I will assess interest at 8 percent on part of the General Damages.


The plaintiff is also seeking exemplary Damages.


It is clear that the actions of the C.I.S. warders exceeded their authority and were therefore illegal and the State is vicariously liable for the injury suffered by the Plaintiff. However exemplary damages have been regarded as a mark of public censure against excessive misconduct. Exemplary damages are not to unjustly enrich a party but rather are symbolic of the public's indignation.

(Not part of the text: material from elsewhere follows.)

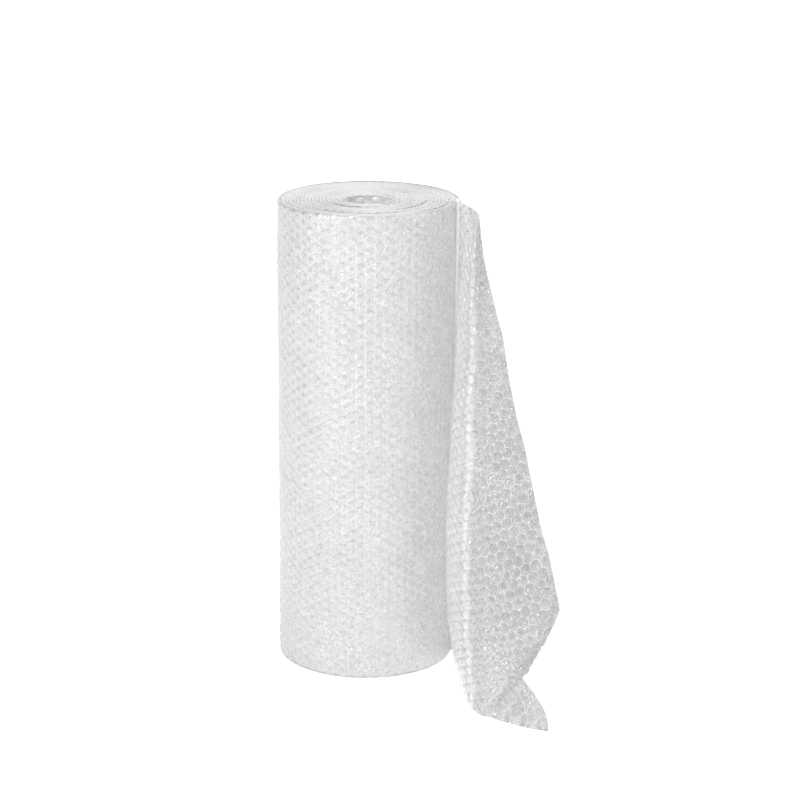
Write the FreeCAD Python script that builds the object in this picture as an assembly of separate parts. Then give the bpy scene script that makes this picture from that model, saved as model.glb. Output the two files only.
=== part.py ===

In cases like this where C.I.S. warders have obviously acted too strongly unless there is a clear Government policy or directive for the C.I.S. to so act how can the people as embodied in the Preamble of the Constitution as The State be punitively responsible for conduct which is really conduct in the independent discretion of the individual officers involved. This Court has no hesitation in finding that the State will be liable for the actual injuries but how can we find that the State is also liable for the punitive aspect of the action which is really action that came from the mind of the protagonists. So whilst the independent discretion rules does not apply for the tortious damages it can still apply when considering exemplary damages.


I realise that the Court has in certain instances awarded exemplary damages against the State for actions of State officers but perhaps those awards have not considered properly the relationship of the independent discretion when it considers the punitive aspect of the awards. In some of those cases the individual policeman or officers were named as a party so exemplary damages may have been appropriate. I will not award exemplary damages against the State because there is no evidence that this action was officially sanctioned by State policy or directives. And there is no individual C.I.S. officers named in the writ I am unable to consider such an award against them.


To summarise;


General damages
K14,000.00
Interest on part
558.90
Future economic loss
7,000.00
Total
K21,558.90

I order Judgement for the Plaintiff in the sum of K21,558,90.